Sous mes doigts, le paysage

Sous mes doigts, le paysage

Publié par Violette Tournilhac

Journal du projet

Les élèves attendent, impatients, dans la salle de classe. Ce matin, "l'artiste" va venir. Je suis devant la porte, les bras chargés, prête à entrer dans l'espace scénique de la salle de classe.

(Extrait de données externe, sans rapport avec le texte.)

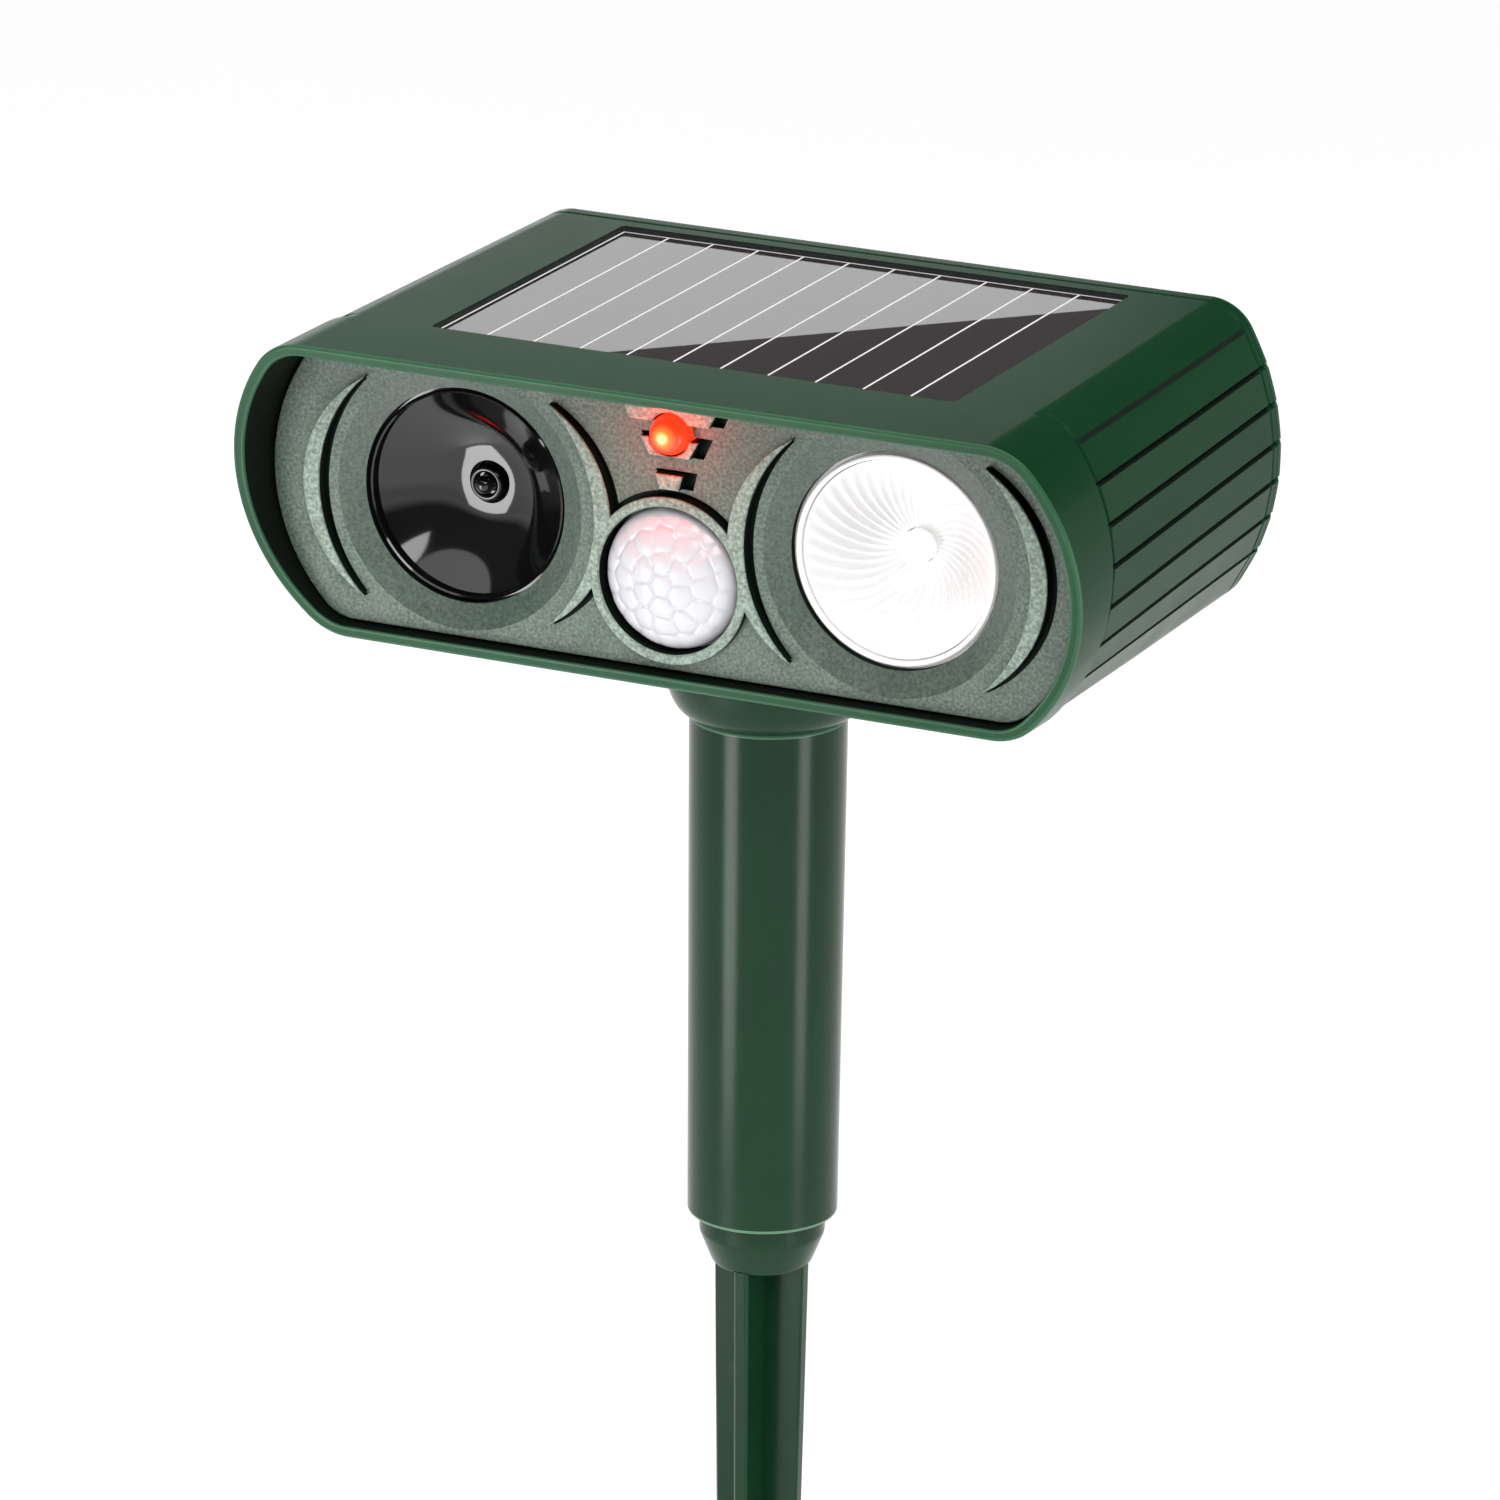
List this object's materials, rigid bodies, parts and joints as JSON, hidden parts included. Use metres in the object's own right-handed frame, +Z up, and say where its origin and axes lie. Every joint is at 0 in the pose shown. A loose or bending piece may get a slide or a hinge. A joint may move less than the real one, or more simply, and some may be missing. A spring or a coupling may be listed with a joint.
{
  "type": "ultrasonic pest repeller",
  "caption": "Solar garden pest repeller: a hooded head with a horn speaker, a strobe and a motion sensor swivels on a tube over a ground spike.",
  "frame": {"origin": "on the tube's axis at the ground line, where the tube's foot stands", "axes": "+Z up along the tube, -Y the way the face looks, +X to the right of someone facing the eyes"},
  "size_m": [0.1486, 0.1029, 0.2861],
  "materials": {
    "housing": "satin gloss moulded green",
    "tube": "gloss moulded dark green",
    "face": "fine grained grey green",
    "black_gloss": "high gloss black",
    "black_plastic": "satin black",
    "reflector": "bright fluted white",
    "white_lens": "translucent white",
    "red_lens": "lit red lens",
    "solar_cells": "dark cells with thin light lines",
    "clear_cover": "clear gloss sheet",
    "rubber": "matt black",
    "plated_steel": "zinc plated",
    "circuit_board": "solder mask green",
    "component": "moulded black",
    "capacitor_sleeve": "blue sleeve",
    "copper": "lacquered copper wire",
    "cell_wrap": "plain shrink wrap",
    "red_wire": "red insulation",
    "white_wire": "white insulation"
  },
  "bodies": {
    "spike": {"ground_spike": "tube"},
    "pole": {"pole_tube": "tube"},
    "head": {"head_shell": "housing", "face_panel": "face", "rear_cover": "housing", "cover_gasket": "rubber", "speaker_horn": "black_gloss", "phase_plug": "black_gloss", "speaker_driver": "black_plastic", "strobe_reflector": "reflector", "strobe_led": "white_lens", "strobe_board": "circuit_board", "pir_dome": "white_lens", "pir_sensor": "plated_steel", "sensor_board": "circuit_board", "status_led": "red_lens", "solar_panel": "solar_cells", "solar_cover": "clear_cover", "neck_socket": "tube", "neck_o_ring": "rubber", "main_board": "circuit_board", "controller_chip": "component", "rotary_switch": "component", "push_switch": "component", "usb_socket": "plated_steel", "filter_capacitor": "capacitor_sleeve", "step_up_coil": "copper", "battery_cradle": "black_plastic", "battery_cell_1": "cell_wrap", "battery_cell_2": "cell_wrap", "battery_cell_3": "cell_wrap", "battery_spring_1": "plated_steel", "battery_spring_2": "plated_steel", "battery_spring_3": "plated_steel", "contact_plate": "plated_steel", "solar_lead": "red_wire", "speaker_lead": "rubber", "strobe_lead": "white_wire", "battery_lead": "red_wire", "face_screw_1": "plated_steel", "face_screw_2": "plated_steel", "face_screw_3": "plated_steel", "face_screw_4": "plated_steel", "rear_screw_1": "plated_steel", "rear_screw_2": "plated_steel", "rear_screw_3": "plated_steel", "rear_screw_4": "plated_steel", "neck_screw_1": "plated_steel", "neck_screw_2": "plated_steel", "neck_screw_3": "plated_steel"},
    "knob": {"mode_knob": "black_plastic"},
    "button": {"power_button": "rubber"},
    "flap": {"usb_flap": "rubber"}
  },
  "joints": [
    {"name": "pole_slide", "type": "slide", "parent": "spike", "child": "pole", "axis": [0, 0, 1], "range_m": [0, 0.04]},
    {"name": "head_swivel", "type": "hinge", "parent": "pole", "child": "head", "pos_m": [0, 0, 0.0873], "axis": [0, 0, 1], "continuous": true},
    {"name": "knob_turn", "type": "hinge", "parent": "head", "child": "knob", "pos_m": [0.027, 0.0437, 0.1348], "axis": [0, 1, 0], "range_deg": [-125, 125]},
    {"name": "button_press", "type": "slide", "parent": "head", "child": "button", "axis": [0, -1, 0], "range_m": [0, 0.0012], "stiffness_N_per_m": 800},
    {"name": "flap_open", "type": "hinge", "parent": "head", "child": "flap", "pos_m": [-0.027, 0.0448, 0.1277], "axis": [-1, 0, 0], "range_deg": [0, 110]}
  ]
}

Mardi 9 janvier: Voici mes outils ! La carte IGN, le livre de géologie, la pochette imperméable, les chaussures de marche. Et puis nous parlons des formats A3, A5 : feuilles blanches, carnet blanc. Viennent les techniques : encre de Chine, stylo plume, peintures et aquarelle... autant de moyens pour bientôt les remplir, et donner du sens au vide des supports, une direction à leur espace, une profondeur à leurs deux dimensions. Dans quelques heures, jours, mois- ils seront quelque chose plutôt que rien. Ces feuilles seront bientôt couvertes du crissement des branches, du murmure de la rivière, des coups d'éclat du soleil et de rires d'enfants.

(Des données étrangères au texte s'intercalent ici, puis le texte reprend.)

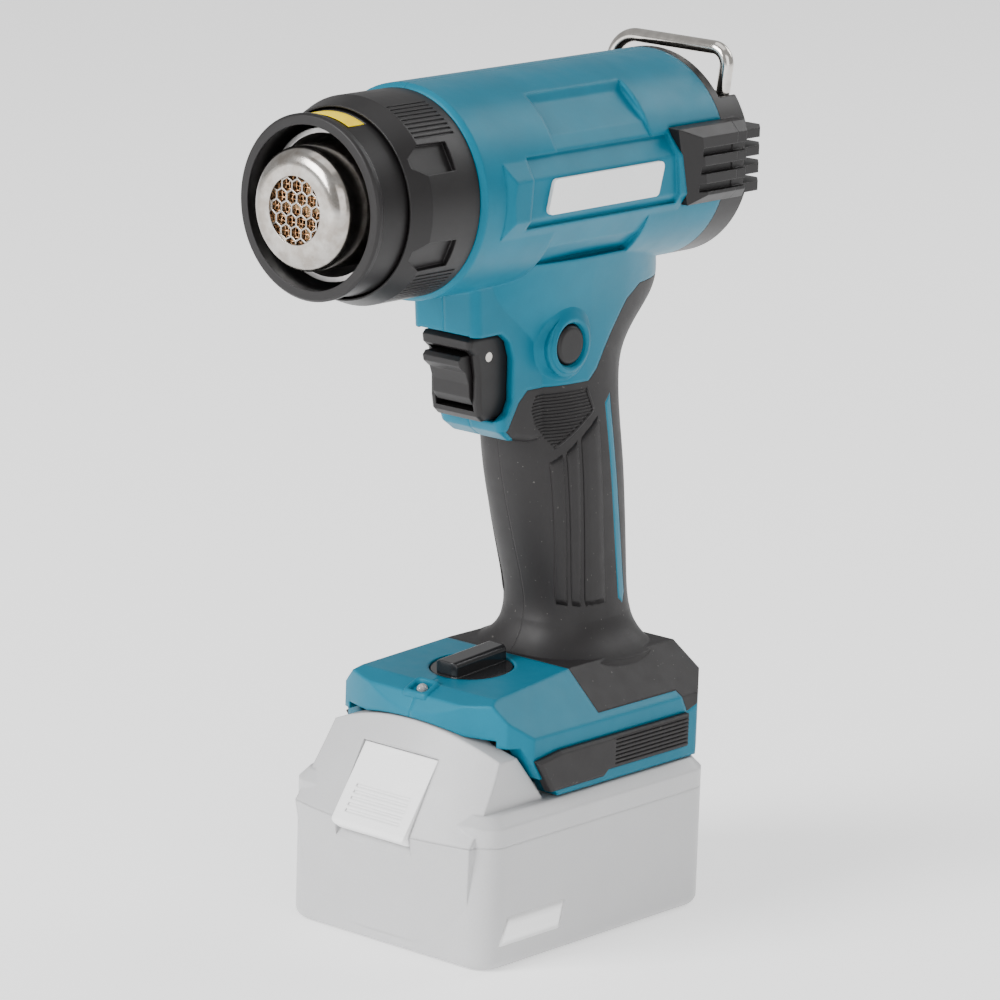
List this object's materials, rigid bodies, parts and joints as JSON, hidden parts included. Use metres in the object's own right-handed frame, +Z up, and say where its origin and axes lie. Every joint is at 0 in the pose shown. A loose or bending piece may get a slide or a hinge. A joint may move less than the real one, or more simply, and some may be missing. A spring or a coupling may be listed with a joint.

Jeudi 11 janvier : Regardez ! Je reviens d'exploration. Voici des pierres et des peintures, voici des notes et des croquis, et puis voici ma joie à vous parler de la beauté que j'y ai vue. Qu'en pensez-vous ? Reconnaissez-vous les lieux, les techniques ? Trouvez-vous cela beau ? Pourquoi ? Vous savez, toutes les montagnes deviennent des grains de sables au fond des rivières. La Loire n'a pas toujours coulé ici, au fond de ce vallon... le relief s'est inversé, le volcanisme a tout changé. La rivière est partie couler dans les roches les plus tendres, et Cussac est désormais sur le flanc d'un plateau.

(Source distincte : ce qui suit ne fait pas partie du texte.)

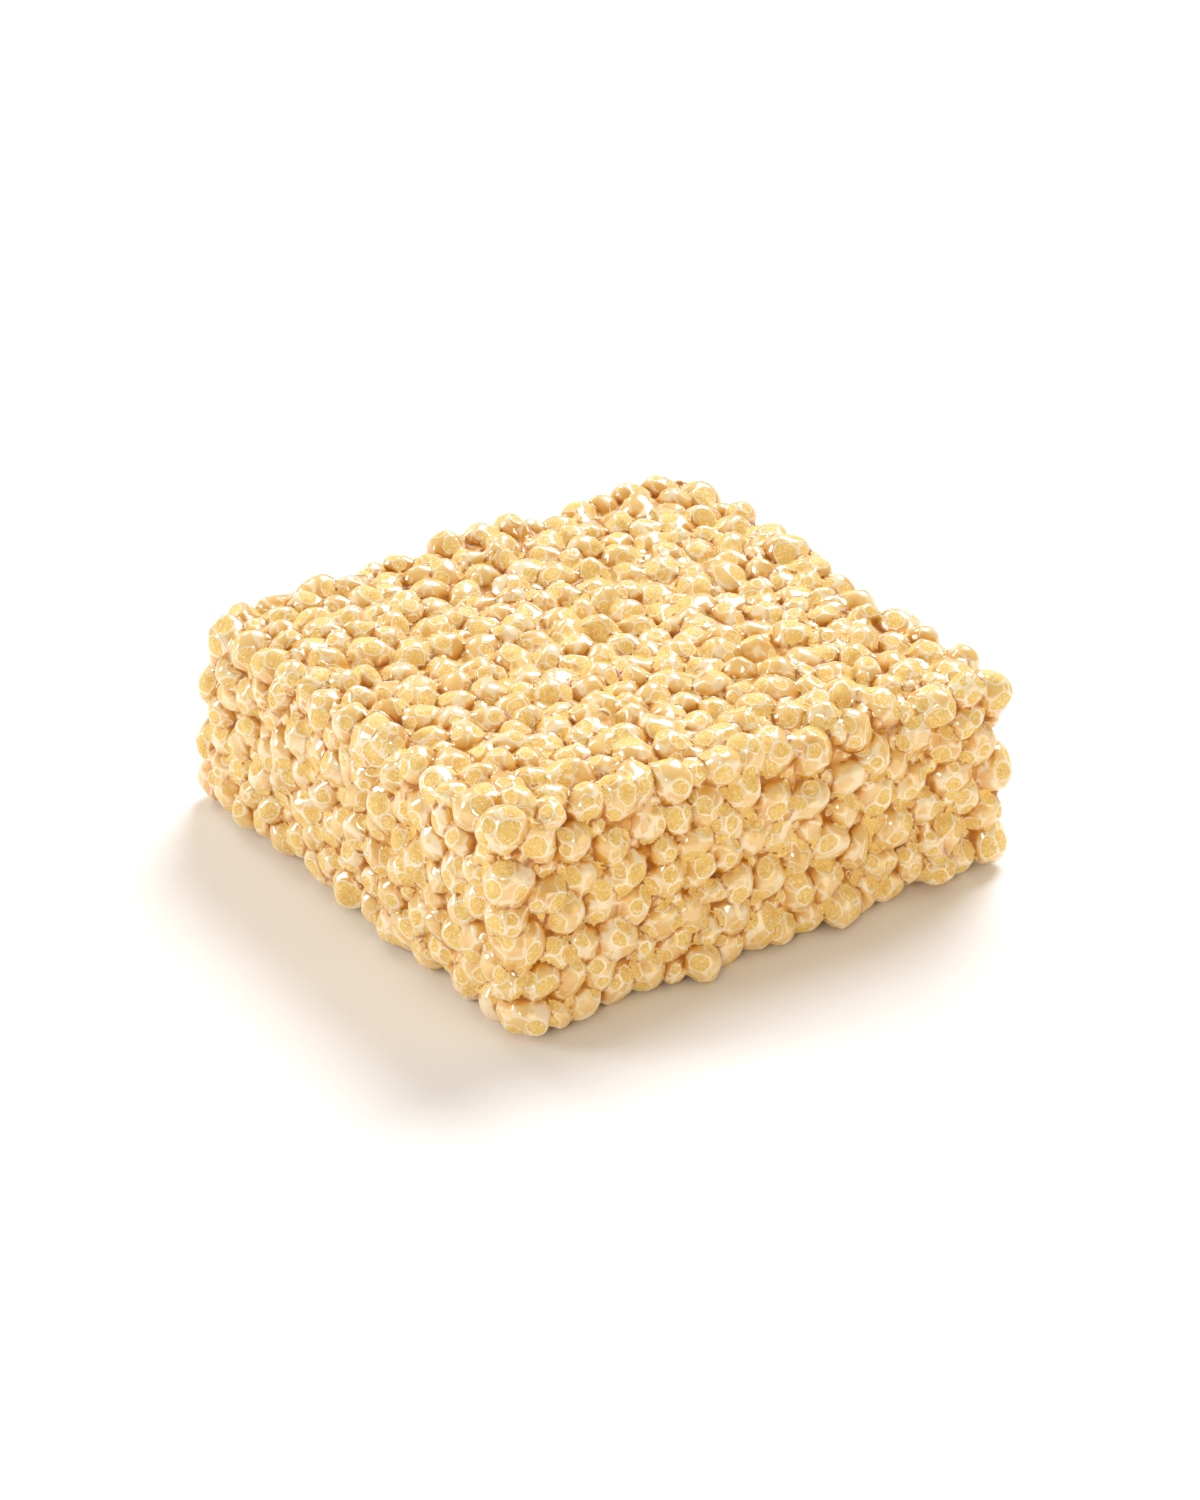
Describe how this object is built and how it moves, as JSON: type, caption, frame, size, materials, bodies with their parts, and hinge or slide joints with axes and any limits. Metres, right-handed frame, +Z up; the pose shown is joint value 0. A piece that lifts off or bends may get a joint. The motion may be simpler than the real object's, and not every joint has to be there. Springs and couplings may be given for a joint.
{
  "type": "protein puff bar",
  "caption": "Thick, nearly square slab of round toasted protein puffs, bound by a glossy cream-coloured syrup.",
  "frame": {"origin": "middle of the slab's outline, on the flat underside that rests on the table", "axes": "+X along the longer cut side, +Y along the shorter cut side, +Z up through the slab's thickness"},
  "size_m": [0.0675, 0.0664, 0.026],
  "materials": {
    "toasted puffs": "toasted grain puffs under a thin, glossy, cream-coloured syrup"
  },
  "bodies": {
    "root": {"puff_bar": "toasted puffs"}
  },
  "joints": []
}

Vendredi 12 janvier : Ce que j'aime, dans votre pays, ce sont les lichens. Les avez-vous vu ? En voici des photos. Ils sont jaunes, verts, gris, blanc. Je prends en photo mes pieds pour donner une échelle : sans eux, qui connaîtrait la taille de cette pierre ? De même, ce personnage sur l'image nous indique la taille des arbres de la ripisylve. C'est du latin : ça veut dire "forêt de la rivière". Observez la photo : pourquoi ai-je choisi ce cadrage ? Qu'ai-je voulu dire ? Regardez les pierres sur ce muret : elles soutiennent le talus ! Sans le linteau et l'appui de fenêtre, le mur de cette maison s'effondrerait. Les hommes bâtissent en observant beaucoup. C'est beau, non, ces pierres de lave noire et ces joints blancs!